## Do this
Extract the complete listing and output it unchanged.

— Start Data supplied —

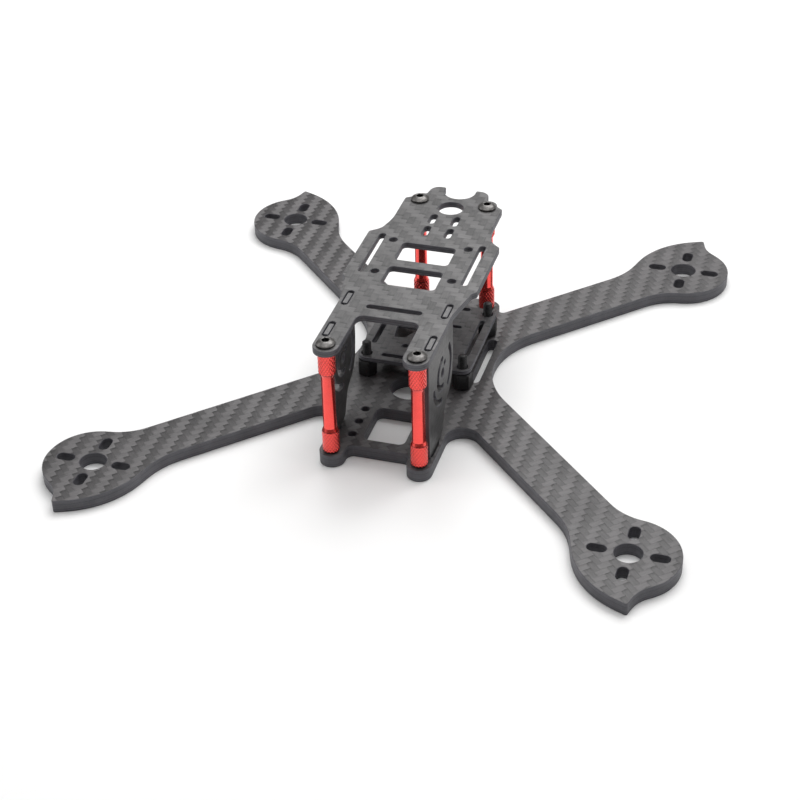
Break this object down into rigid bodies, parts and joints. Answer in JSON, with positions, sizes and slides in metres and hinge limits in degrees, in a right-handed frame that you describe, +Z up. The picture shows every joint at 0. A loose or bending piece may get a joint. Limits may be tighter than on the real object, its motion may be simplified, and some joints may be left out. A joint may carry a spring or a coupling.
{
  "type": "racing drone frame",
  "caption": "Bare X-shaped racing drone frame: a thick carbon base with four arms, a top plate on knurled red posts, camera side plates and a small stack plate.",
  "frame": {"origin": "the point of the resting surface below the centre of the four motor mounts", "axes": "-Y is the drone's front, +X its right, +Z up"},
  "size_m": [0.1874, 0.1898, 0.0428],
  "materials": {
    "carbon_plate": "satin carbon fibre laminate",
    "stack_carbon": "matt dark laminate",
    "red_anodised_aluminium": "red anodised, knurled ends",
    "black_oxide_steel": "black oxide",
    "black_nylon": "moulded nylon"
  },
  "bodies": {
    "root": {"base_plate": "carbon_plate", "top_plate": "carbon_plate", "camera_plate_left": "carbon_plate", "camera_plate_right": "carbon_plate", "stack_plate": "stack_carbon", "standoff_front_left": "red_anodised_aluminium", "top_screw_front_left": "black_oxide_steel", "base_screw_front_left": "black_oxide_steel", "stack_screw_front_left": "black_oxide_steel", "stack_spacer_front_left": "black_nylon", "standoff_front_right": "red_anodised_aluminium", "top_screw_front_right": "black_oxide_steel", "base_screw_front_right": "black_oxide_steel", "stack_screw_front_right": "black_oxide_steel", "stack_spacer_front_right": "black_nylon", "standoff_rear_left": "red_anodised_aluminium", "top_screw_rear_left": "black_oxide_steel", "base_screw_rear_left": "black_oxide_steel", "stack_screw_rear_left": "black_oxide_steel", "stack_spacer_rear_left": "black_nylon", "standoff_rear_right": "red_anodised_aluminium", "top_screw_rear_right": "black_oxide_steel", "base_screw_rear_right": "black_oxide_steel", "stack_screw_rear_right": "black_oxide_steel", "stack_spacer_rear_right": "black_nylon"}
  },
  "joints": []
}
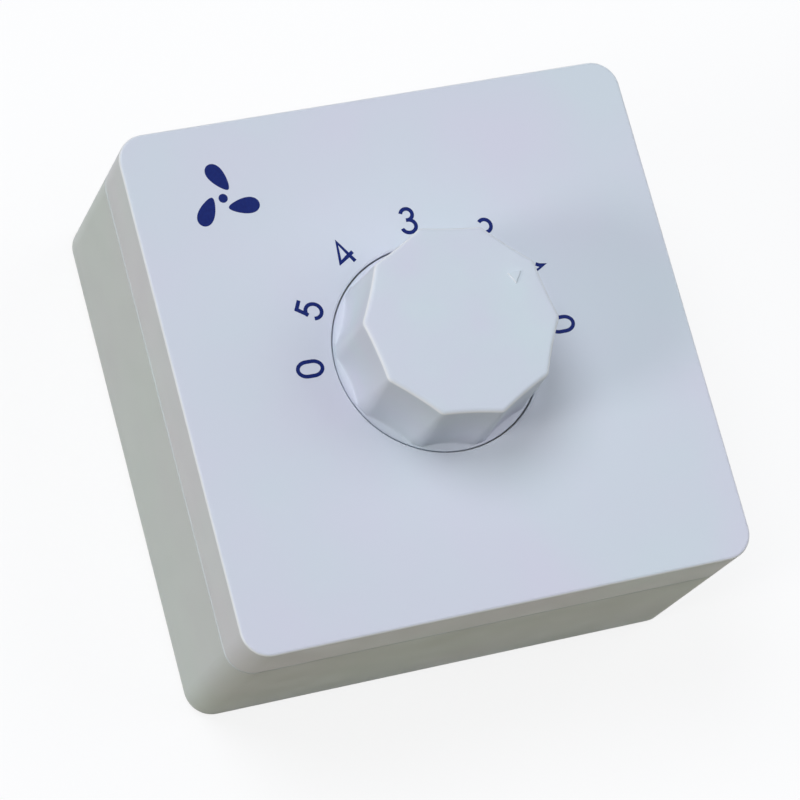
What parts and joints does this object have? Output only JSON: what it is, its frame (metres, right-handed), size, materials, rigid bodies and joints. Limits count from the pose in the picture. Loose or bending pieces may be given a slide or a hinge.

— End Data supplied —

## Finished exercise
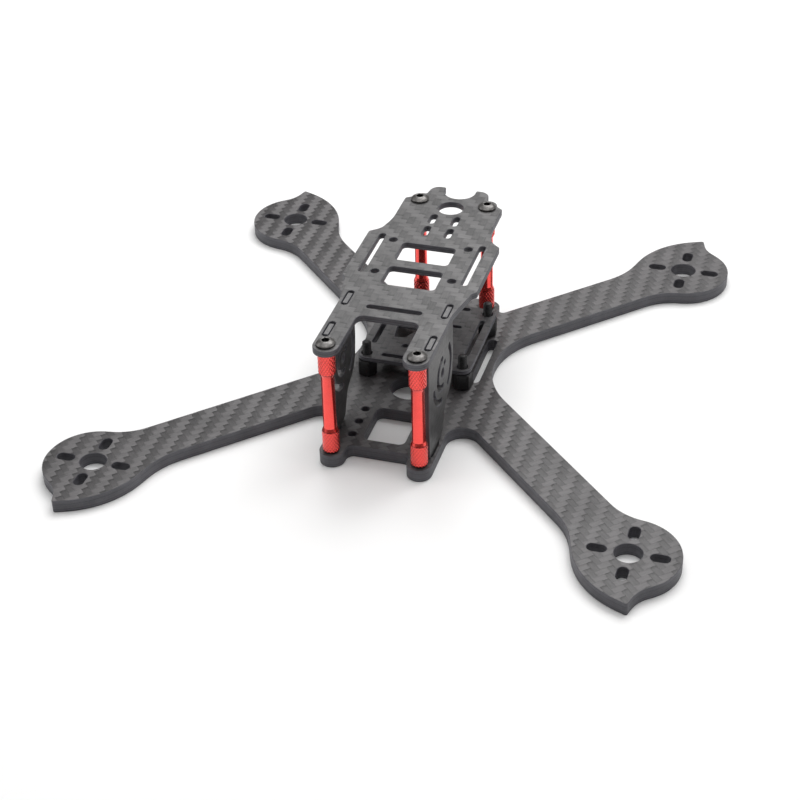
Break this object down into rigid bodies, parts and joints. Answer in JSON, with positions, sizes and slides in metres and hinge limits in degrees, in a right-handed frame that you describe, +Z up. The picture shows every joint at 0. A loose or bending piece may get a joint. Limits may be tighter than on the real object, its motion may be simplified, and some joints may be left out. A joint may carry a spring or a coupling.
{
  "type": "racing drone frame",
  "caption": "Bare X-shaped racing drone frame: a thick carbon base with four arms, a top plate on knurled red posts, camera side plates and a small stack plate.",
  "frame": {"origin": "the point of the resting surface below the centre of the four motor mounts", "axes": "-Y is the drone's front, +X its right, +Z up"},
  "size_m": [0.1874, 0.1898, 0.0428],
  "materials": {
    "carbon_plate": "satin carbon fibre laminate",
    "stack_carbon": "matt dark laminate",
    "red_anodised_aluminium": "red anodised, knurled ends",
    "black_oxide_steel": "black oxide",
    "black_nylon": "moulded nylon"
  },
  "bodies": {
    "root": {"base_plate": "carbon_plate", "top_plate": "carbon_plate", "camera_plate_left": "carbon_plate", "camera_plate_right": "carbon_plate", "stack_plate": "stack_carbon", "standoff_front_left": "red_anodised_aluminium", "top_screw_front_left": "black_oxide_steel", "base_screw_front_left": "black_oxide_steel", "stack_screw_front_left": "black_oxide_steel", "stack_spacer_front_left": "black_nylon", "standoff_front_right": "red_anodised_aluminium", "top_screw_front_right": "black_oxide_steel", "base_screw_front_right": "black_oxide_steel", "stack_screw_front_right": "black_oxide_steel", "stack_spacer_front_right": "black_nylon", "standoff_rear_left": "red_anodised_aluminium", "top_screw_rear_left": "black_oxide_steel", "base_screw_rear_left": "black_oxide_steel", "stack_screw_rear_left": "black_oxide_steel", "stack_spacer_rear_left": "black_nylon", "standoff_rear_right": "red_anodised_aluminium", "top_screw_rear_right": "black_oxide_steel", "base_screw_rear_right": "black_oxide_steel", "stack_screw_rear_right": "black_oxide_steel", "stack_spacer_rear_right": "black_nylon"}
  },
  "joints": []
}
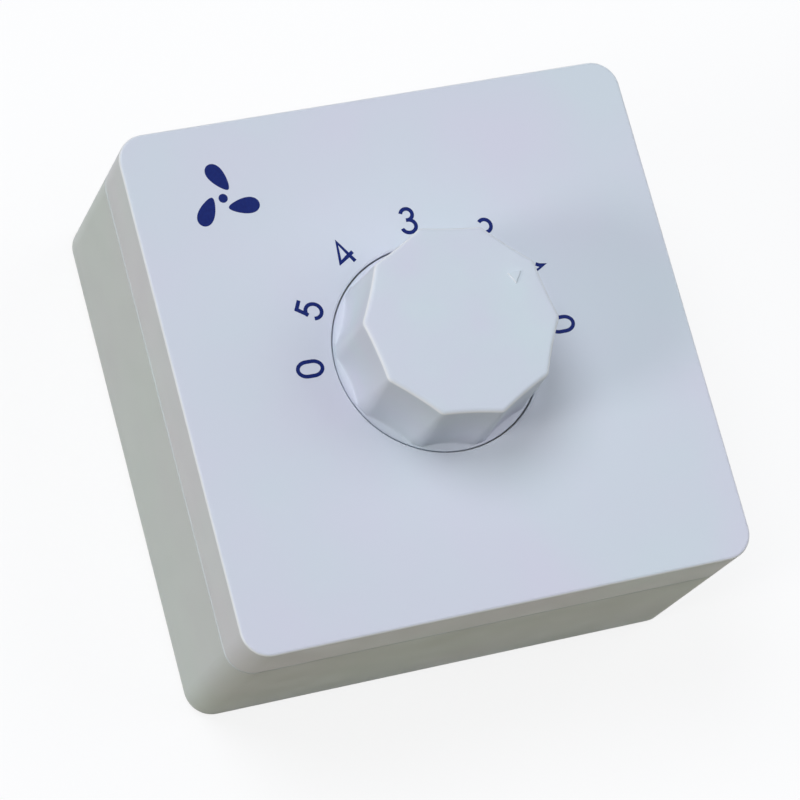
What parts and joints does this object have? Output only JSON: what it is, its frame (metres, right-handed), size, materials, rigid bodies and joints. Limits count from the pose in the picture. Loose or bending pieces may be given a slide or a hinge.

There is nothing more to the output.